Washington / AFP
US Treasury Secretary Jacob Lew told Europe’s powerful competition commissioner that the EU review of tax breaks given to multinationals could have an “outsized” impact on US companies.
In a recent meeting , Lew expressed concerns to Margrethe Vestager, who is leading the campaign to end excessive tax breaks by EU members to huge multinational firms, that US companies would be disproportionately hurt by the move, according to a Treasury account of the meeting.
Lew “expressed his concern that the European Commission is retroactively applying a sweeping new state aid theory with an outsized impact on US companies,” it said.
“He urged the European Commission to reconsider its approach to these investigations,” it said.
In February, Lew said in a letter to Vestager and European Commission President Jean-Claude Juncker that the US felt American companies like McDonald’s, Amazon and Apple were being singled out in the campaign against formerly secret tax breaks the companies were given for operating in certain countries like Luxembourg, Ireland and Belgium.
The European Commission denied that US companies were being targeted, as it was ordering certain countries including Belgium to recover taxes from companies offered excessive breaks. Speaking at a Washington forum later on Friday, Vestager denied that the European Union was applying any retroactive penalties.

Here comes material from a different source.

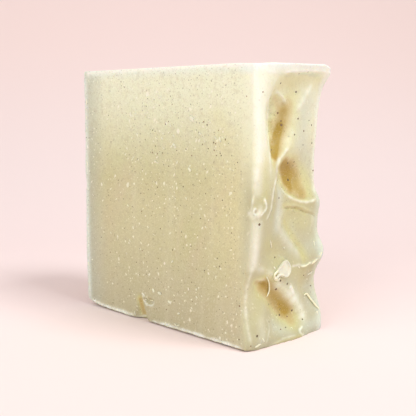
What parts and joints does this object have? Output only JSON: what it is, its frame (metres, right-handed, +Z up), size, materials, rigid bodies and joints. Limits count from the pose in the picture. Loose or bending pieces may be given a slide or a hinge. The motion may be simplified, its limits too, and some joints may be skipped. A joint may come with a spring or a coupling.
{
  "type": "bar of soap",
  "caption": "Thick hand-cut slice of speckled loaf soap, flat on its cut and moulded sides, with a deeply folded poured side and a small chip in its lower edge.",
  "frame": {"origin": "middle of the base, on the flat face that the bar stands on", "axes": "+Z up as the bar stands, front wire cut faces -Y, folded poured side faces +X, mould-floor side faces -X"},
  "size_m": [0.0686, 0.0286, 0.0705],
  "materials": {
    "soap": "waxy cold-process soap, cream with fine brown specks and pale flecks, soft sheen"
  },
  "bodies": {
    "root": {"soap_bar": "soap"}
  },
  "joints": []
}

“It’s not a fine, it’s not a punishment. It’s illegal state aid being recovered to restore competition,” she said.
If “illegal state aid” — the tax breaks — have been paid out, she said, “it has to be recovered in order to restore the playing field.”
She also rejected the assertion that US companies were being unfairly targeted.
Of some 150 such cases over the past 15 years, “only in a handful of those cases US companies have been involved. So this is absolutely by the European book,” she said.